(Dataset extract)

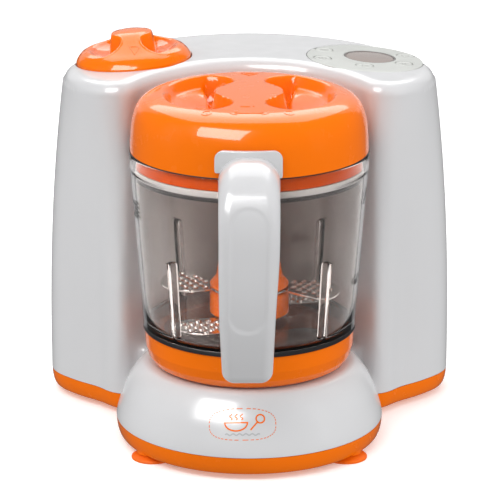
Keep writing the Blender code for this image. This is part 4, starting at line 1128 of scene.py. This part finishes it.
def make_cap():
    """Tank cap: a low cone with two dished scoops round a raised grip; its seal and neck."""
    rows = dished(top_profile(CAP_OUTSIDE, 0.5), cap_depth)
    rows += dished(rounded(CAP_RIM, steps=4)[1:], lambda *_: 0)
    cap = make_object("cap", *stacked(rows), CAP_SPACE)
    finish_piece(smooth(cap, 50), "cap", "orange_gloss", "tank_cap")
    make_cap_mark(cap)
    turned_piece("cap_seal_ring", [(24, -9.4, 0.5), (24, -12, 0.5), (22.7, -12, 0.3),
                                   (22.7, -9.4, 0.3)], "cap_ring", "black_rubber", "cap_seal",
                 space=CAP_SPACE, steps=128)
    turned_piece("neck", [
        (31, -5.2, 0.3), (31, -6.7, 0.3), (26.8, -6.7, 0.3), (26.8, -22, 0.3),
        (24.4, -22, 0.3), (24.4, -5.2, 0.8)], "appliance", "white_gloss", "filler_neck",
        space=CAP_SPACE, steps=128)


# ---- marks ----
def split(points, longest):
    """A line of points cut into runs no longer than a length."""
    runs = []
    for (ax, ay), (bx, by) in zip(points, points[1:]):
        count = max(1, math.ceil(math.dist((ax, ay), (bx, by)) / longest))
        runs += [(ax + (bx - ax) * i / count, ay + (by - ay) * i / count) for i in range(count)]
    return runs + [points[-1]]


def drop_onto(target, space):
    """A function that drops (x, y) of a space down its -Z axis onto a piece."""
    tree = surface_tree(target)
    down = (space.to_3x3() @ Vector((0, 0, -1))).normalized()

    def drop(x, y):
        return tree.ray_cast(space @ Vector((x, y, 0)), down)[:2]
    return drop


def lay_lines(name, lines, drop, width, raised, body, slot, material=None, sink=0.2):
    """Raised lines on a surface, mitred at corners. drop(x, y) gives a place and its normal."""
    verts, faces = [], []
    for line in lines:
        points = split(line, 1.2)
        first, last = len(verts), len(points) - 1
        closed = math.dist(points[0], points[-1]) < 1e-6
        for i, point in enumerate(points):
            before = points[(i or last * closed) - 1] if i or closed else point
            after = points[i + 1 if i < last else 1] if i < last or closed else point
            into = (Vector(point) - Vector(before)).normalized()
            out = (Vector(after) - Vector(point)).normalized()
            along = (into + out).normalized()
            reach = width / 2 / max(along.dot(out if out.length else into), 0.5)
            side = Vector((-along.y, along.x)) * reach
            for sign, lift in ((1, -sink), (-1, -sink), (-1, raised), (1, raised)):
                place, normal = drop(point[0] + sign * side.x, point[1] + sign * side.y)
                verts.append(tuple(place + normal * lift * MM))
        for i in range(last):
            for k in range(4):
                a, b = first + 4 * i + k, first + 4 * i + (k + 1) % 4
                faces.append((a, b, b + 4, a + 4))
        if not closed:
            end = first + 4 * last
            faces += [tuple(range(first + 3, first - 1, -1)), tuple(range(end, end + 4))]
    made = make_object(name, verts, faces, Matrix.Identity(4), weld=1e-7)
    finish_piece(smooth(made, 30), body, slot, material=material)


def superellipse(across, up, power, points):
    """Points of the unit circle, squared off and stretched."""
    return [(across * math.copysign(abs(c) ** power, c), up * math.copysign(abs(d) ** power, d))
            for c, d in points]


def make_badge(housing):
    """Plain pictogram on the plinth: a steaming bowl and a spoon in a dashed oval."""
    space = moved(JAR_SPACE, -3.7, -150, 78) @ Matrix.Rotation(math.radians(60), 4, "X")
    drop = drop_onto(housing, space)
    count = 44
    dashes = [superellipse(18.2, 8.6, 0.72, arc((0, 0), 1, start, start + 5.2, 4))
              for start in (360 * i / count for i in range(count))]
    bowl = arc((-3.5, 0.8), 6.2, 180, 360, 18, 0.72)
    spoon = [[(4.4, -3.2), (8.2, 1.2)], arc((9.7, 3), 2.3, 0, 360, 20)]
    steam = [[(x + 0.7 * math.sin(t * 1.3), 2.3 + 0.55 * t) for t in range(7)]
             for x in (-6.4, -3.5, -0.6)]
    wave = [(-9.5 + 0.5 * t, -5.6 + 0.45 * math.sin(t * 0.9)) for t in range(39)]
    for name, lines, width, material in (
            ("badge_bowl", [bowl + bowl[:1], *spoon, *steam], 0.8, "orange_gloss"),
            ("badge_dashes", dashes, 0.42, "orange_gloss"),
            ("badge_wave", [wave], 0.7, "badge_grey")):
        lay_lines(name, lines, drop, width, 0.06, "appliance", "white_gloss", material)


def make_lid_marks(lid):
    """Turning marks moulded on the lid: an arrow between a closed and an open ring."""
    drop = drop_onto(lid, moved(JAR_SPACE, 0, 0, 260))
    row = -48
    arrow = [[(-9.5, row), (9.5, row)]]
    arrow += [[(side * 6.8, row - 1.9), (side * 9.8, row), (side * 6.8, row + 1.9)]
              for side in (-1, 1)]
    closed = [arc((-23, row + 2.2), 2.5, 0, 360, 20), [(-23, row + 2.2), (-23, row + 0.6)]]
    opened = [arc((21.5, row + 2.2), 2.5, 50, 350, 18), [(21.5, row + 2.2), (21.5, row + 0.6)]]
    rear = [[(-4.2, 43.5), (4.2, 43.5), (0, 38.5), (-4.2, 43.5)]]
    grip = [[(-4.5, -31), (-4.5, -35), (0.5, -35)], [(2.4, -35), (2.4, -31)]]
    lay_lines("lid_marks", [*arrow, *closed, *opened, *rear, *grip], drop, 0.8, 0.24, "lid",
              "orange_gloss")


def make_cap_mark(cap):
    """Triangle moulded on the front of the cap's grip."""
    drop = drop_onto(cap, moved(CAP_SPACE, 0, 0, 60))
    triangle = [(-0.6, -18.8), (5, -18.8), (2.2, -24.8), (-0.6, -18.8)]
    lay_lines("cap_mark", [triangle], drop, 0.7, 0.24, "cap", "orange_gloss")


def key_marks():
    """Pictogram of each button, as lines round its centre."""
    rays = [(math.cos(math.pi / 3 * k), math.sin(math.pi / 3 * k)) for k in range(6)]
    return {
        "button_menu": [[(-2.6, y), (2.6, y)] for y in (-1.5, 0, 1.5)],
        "button_steam": [[(x + 0.55 * math.sin(t * 1.25), -1.8 + 0.6 * t) for t in range(7)]
                         for x in (-1.8, 0, 1.8)],
        "button_start": [[(-1.4, -2), (2.2, 0), (-1.4, 2), (-1.4, -2)]],
        "button_blend": [arc((0, 0), 2.2, turn, turn + 100, 10) for turn in (20, 140, 260)],
        "button_warm": [arc((0, 0), 1.1, 0, 360, 16)] + [
            [(1.8 * c, 1.8 * s), (2.7 * c, 2.7 * s)] for c, s in rays],
    }


# ---- control panel, drive and ports ----
def make_panel():
    """Fascia with its holes, the display, and five buttons."""
    profile = rounded([(0, -0.25, 0), (34, -0.25, 0.5), (34, -1.6, 0.2), (0, -1.6, 0)])
    fascia = turned("fascia", profile, PANEL_SPACE, 180)
    holes = [post("display_hole", DISPLAY_R + 0.3, DISPLAY_XY, -3, 2, 96, PANEL_SPACE)]
    holes += [post("button_hole", 5.4, spot, -3, 2, 64, PANEL_SPACE) for spot in BUTTONS.values()]
    combine(fascia, holes, "DIFFERENCE")
    finish_piece(smooth(fascia), "appliance", "panel_ivory", "panel_fascia")
    space = moved(PANEL_SPACE, *DISPLAY_XY)
    turned_piece("display_ring", [(DISPLAY_R, -0.35, 0.3), (DISPLAY_R, -1.6, 0), (14.1, -1.6, 0),
                                  (14.1, -0.35, 0.3)], "appliance", "display_glass",
                 space=space, steps=128, material="display_rim")
    turned_piece("display_lens", [(0, -0.5, 0), (14, -0.55, 0.3), (14, -1.5, 0),
                                  (0, -1.5, 0)], "appliance", "display_glass", "display_window",
                 space=space, steps=128)
    button = [(0, -0.45, 0), (3.6, -0.32, 1), (4.3, -0.12, 0.5), (5, -0.3, 0.4),
              (5, -2.1, 0), (6.2, -2.1, 0.2), (6.2, -3.3, 0.2), (1.6, -3.3, 0),
              (1.6, -10.2, 0.3), (0, -10.2, 0)]
    marks = key_marks()
    for name, spot in BUTTONS.items():
        space = moved(PANEL_SPACE, *spot)
        body = name.removeprefix("button_") + "_button"
        key = turned_piece(f"{name}_key", button, body, "panel_ivory", name, space=space,
                           steps=64)
        drop = drop_onto(key, moved(space, 0, 0, 20))
        lay_lines(f"{name}_mark", marks[name], drop, 0.6, 0.05, body, "panel_ivory", "print_soft")


def make_drive_ends():
    """Coupling on the plinth, and the socket and bush that meet it under the bowl."""
    flutes = []
    for a in (2 * math.pi * i / 96 for i in range(96)):
        r = 8.75 + 0.75 * math.tanh(2.2 * math.cos(6 * a))
        flutes.append((r * math.cos(a), r * math.sin(a)))
    steps = [(46.6, 1), (55.3, 1), (56, 0.96), (56.4, 0.88)]
    coupling = loft("coupling", [[(x * k, y * k, z) for x, y in flutes] for z, k in steps])
    flange = rounded([(0, 46.6, 0), (12, 46.6, 0.3), (12, 48.4, 0.6), (0, 48.8, 0)])
    combine(coupling, [turned("flange", flange, steps=96)], "UNION")
    combine(coupling, [rod("bore", 4.3, 40, 52.4, steps=48)], "DIFFERENCE")
    finish_piece(smooth(coupling), "drive", "orange_gloss", "drive_coupling")
    wall = rounded([(13.5, 61.4, 0.6), (13.5, 49, 0.8), (4.3, 49, 0), (4.3, 61.4, 0.3)])
    socket = turned("socket", wall, steps=96)
    room = [(1.09 * x, 1.09 * y) for x, y in flutes]
    combine(socket, [prism("socket_room", room, 46, 57.2)], "DIFFERENCE")
    finish_piece(smooth(socket), "blade", "black_plastic", "drive_socket")
    turned_piece("bush", [(7.7, 77.6, 0.5), (7.7, 62.4, 0.5), (4.2, 62.4, 0.4), (4.2, 77.6, 0.4)],
                 "jar", "steel", "spindle_bush", steps=72)


def make_ports():
    """Steam nozzle at the back of the lid, and the cord's grommet."""
    turned_piece("nozzle", [
        (5, 67.7, 0.6), (5, 77.4, 0.3), (8.5, 77.4, 0.4), (8.5, 79.4, 0.4), (5.4, 79.4, 0),
        (5.4, 84, 0.3), (2.6, 84, 0.3), (2.6, 67.7, 0.6)], "appliance", "white_gloss",
        "steam_nozzle", space=STEAM_SPACE, steps=64)
    turned_piece("grommet", [(5.9, 148, 0.3), (5.9, 157.6, 0.8), (3.2, 157.6, 0.8),
                             (3.2, 148, 0.3)], "appliance", "black_rubber", "cord_grommet",
                 space=CORD_SPACE, steps=64)


def dress_cad_nodes():
    """Procedural materials for the CAD nodes that stay."""
    slots = {part["node"]: part["material_slot"] for part in frame["record"]["subparts"]}
    for node, made in frame["nodes"].items():
        for material_slot in made.material_slots:
            material_slot.link = "OBJECT"
            material_slot.material = MATERIALS[slots[node]]


# ---- stage ----
# Grey of the sky by height, as it lights the object and as it is seen in reflections.
SKY = [(0, 0.66), (0.02, 0.62), (0.4, 0.78), (0.8, 0.95), (1, 1)]
REFLECTED_SKY = [(0, 0.10), (0.3, 0.09), (0.6, 0.07), (0.95, 0.06)]
# Name, place, size x, size y, power, aim, lights the object, is seen in reflections.
LAMPS = [
    ("key", (-0.40, -0.74, 1.15), 0.85, 0.50, 5.5, (0, -0.03, 0.14), True, False),
    ("window", (-0.51, -0.87, 0.99), 1, 0.80, 31, (0, -0.03, 0.14), False, True),
    ("ceiling", (0, 1.25, 1.85), 2.4, 2, 46, (0, 0, 0.18), False, True),
    ("backdrop", (0, 2, 1.05), 3.6, 1.6, 9, (0, 0, 0.18), False, True),
    ("side_left", (-1.5, -0.2, 0.6), 0.5, 1.2, 6, (0, 0, 0.1), True, False),
    ("side_right", (1.5, -0.6, 0.6), 0.5, 1.2, 10.5, (0, 0, 0.1), True, False),
    ("back", (0, 0.9, 1.2), 1.6, 0.5, 3, (0, 0.02, 0.1), True, False),
]
FLOOR_HALF = 6000


def make_sky():
    """A studio tent: bright overhead, dimmer at the sides, with a dim ceiling in reflections."""
    world = bpy.data.worlds.new("studio")
    world.use_nodes = True
    tree = world.node_tree
    place = add_node(tree, "ShaderNodeTexCoord").outputs["Generated"]
    parts = add_node(tree, "ShaderNodeSeparateXYZ", place)
    rays = add_node(tree, "ShaderNodeLightPath").outputs["Is Glossy Ray"]
    mix = add_node(tree, "ShaderNodeMixRGB", rays, "Fac")
    for socket, stops in (("Color1", SKY), ("Color2", REFLECTED_SKY)):
        greys = [(height, (shade,) * 3) for height, shade in stops]
        tree.links.new(colour_ramp(tree, parts.outputs["Z"], greys), mix.inputs[socket])
    tree.links.new(mix.outputs["Color"], tree.nodes["Background"].inputs["Color"])
    return world


def make_floor():
    """Pale floor, which gives no reflection and no bounced light."""
    corners = [(FLOOR_HALF * x, FLOOR_HALF * y, 0) for x, y in ((-1, -1), (1, -1), (1, 1), (-1, 1))]
    floor = make_object("floor", corners, [(0, 1, 2, 3)])
    pale = moulded("floor_pale", (0.985, 0.985, 0.985), 0.9, drift=0.004)
    set_inputs(pale.node_tree.nodes["Principled BSDF"], Emission_Color=(1, 1, 1, 1),
               Emission_Strength=0.2)
    floor.data.materials.append(pale)
    return set_values(floor, visible_diffuse=False, visible_glossy=False)


def make_lamp(name, place, wide, tall, power, aim, lighting, reflected):
    """A rectangular lamp aimed at a point."""
    data = set_values(bpy.data.lights.new(name, "AREA"), shape="RECTANGLE", size=wide,
                      size_y=tall, energy=power)
    facing = (Vector(aim) - Vector(place)).to_track_quat("-Z", "Y").to_euler()
    return set_values(add_object(name, data), location=place, rotation_euler=facing,
                      visible_diffuse=lighting, visible_glossy=reflected)


def make_stage():
    """Pale floor, soft light and the camera."""
    scene = bpy.context.scene
    make_floor()
    [make_lamp(*lamp) for lamp in LAMPS]
    scene.world = make_sky()
    scene.view_settings.view_transform = "Standard"
    lens = set_values(bpy.data.cameras.new("camera"), sensor_width=36, lens=200.9,
                      shift_x=0.0014, clip_end=50)
    scene.camera = set_values(add_object("camera", lens),
                              location=(JAR_FOOT.x, JAR_FOOT.y - 1.5, 0.5665),
                              rotation_euler=(math.radians(73.07), 0, 0))


make_housing()
make_feet()
make_bowl()
make_jar_base()
make_graduations()
make_blade("upper_blade", "blade_upper", 88.4, 17.2, 0)
make_blade("lower_blade", "blade_lower", 73, 13.5, -122)
make_hub()
make_handle()
make_lid()
make_cap()
make_panel()
make_drive_ends()
make_ports()
dress_cad_nodes()
make_stage()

(Exercise description) Reproduce exactly, please, only the lines from the start of the data above to the line that contains "return drop", with both ends kept.

(Response for this exercise)
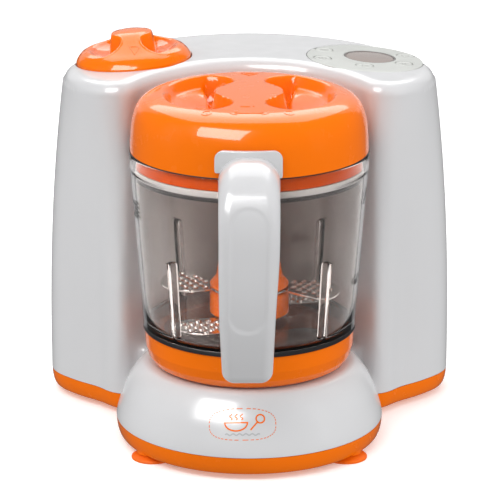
Keep writing the Blender code for this image. This is part 4, starting at line 1128 of scene.py. This part finishes it.
def make_cap():
    """Tank cap: a low cone with two dished scoops round a raised grip; its seal and neck."""
    rows = dished(top_profile(CAP_OUTSIDE, 0.5), cap_depth)
    rows += dished(rounded(CAP_RIM, steps=4)[1:], lambda *_: 0)
    cap = make_object("cap", *stacked(rows), CAP_SPACE)
    finish_piece(smooth(cap, 50), "cap", "orange_gloss", "tank_cap")
    make_cap_mark(cap)
    turned_piece("cap_seal_ring", [(24, -9.4, 0.5), (24, -12, 0.5), (22.7, -12, 0.3),
                                   (22.7, -9.4, 0.3)], "cap_ring", "black_rubber", "cap_seal",
                 space=CAP_SPACE, steps=128)
    turned_piece("neck", [
        (31, -5.2, 0.3), (31, -6.7, 0.3), (26.8, -6.7, 0.3), (26.8, -22, 0.3),
        (24.4, -22, 0.3), (24.4, -5.2, 0.8)], "appliance", "white_gloss", "filler_neck",
        space=CAP_SPACE, steps=128)


# ---- marks ----
def split(points, longest):
    """A line of points cut into runs no longer than a length."""
    runs = []
    for (ax, ay), (bx, by) in zip(points, points[1:]):
        count = max(1, math.ceil(math.dist((ax, ay), (bx, by)) / longest))
        runs += [(ax + (bx - ax) * i / count, ay + (by - ay) * i / count) for i in range(count)]
    return runs + [points[-1]]


def drop_onto(target, space):
    """A function that drops (x, y) of a space down its -Z axis onto a piece."""
    tree = surface_tree(target)
    down = (space.to_3x3() @ Vector((0, 0, -1))).normalized()

    def drop(x, y):
        return tree.ray_cast(space @ Vector((x, y, 0)), down)[:2]
    return drop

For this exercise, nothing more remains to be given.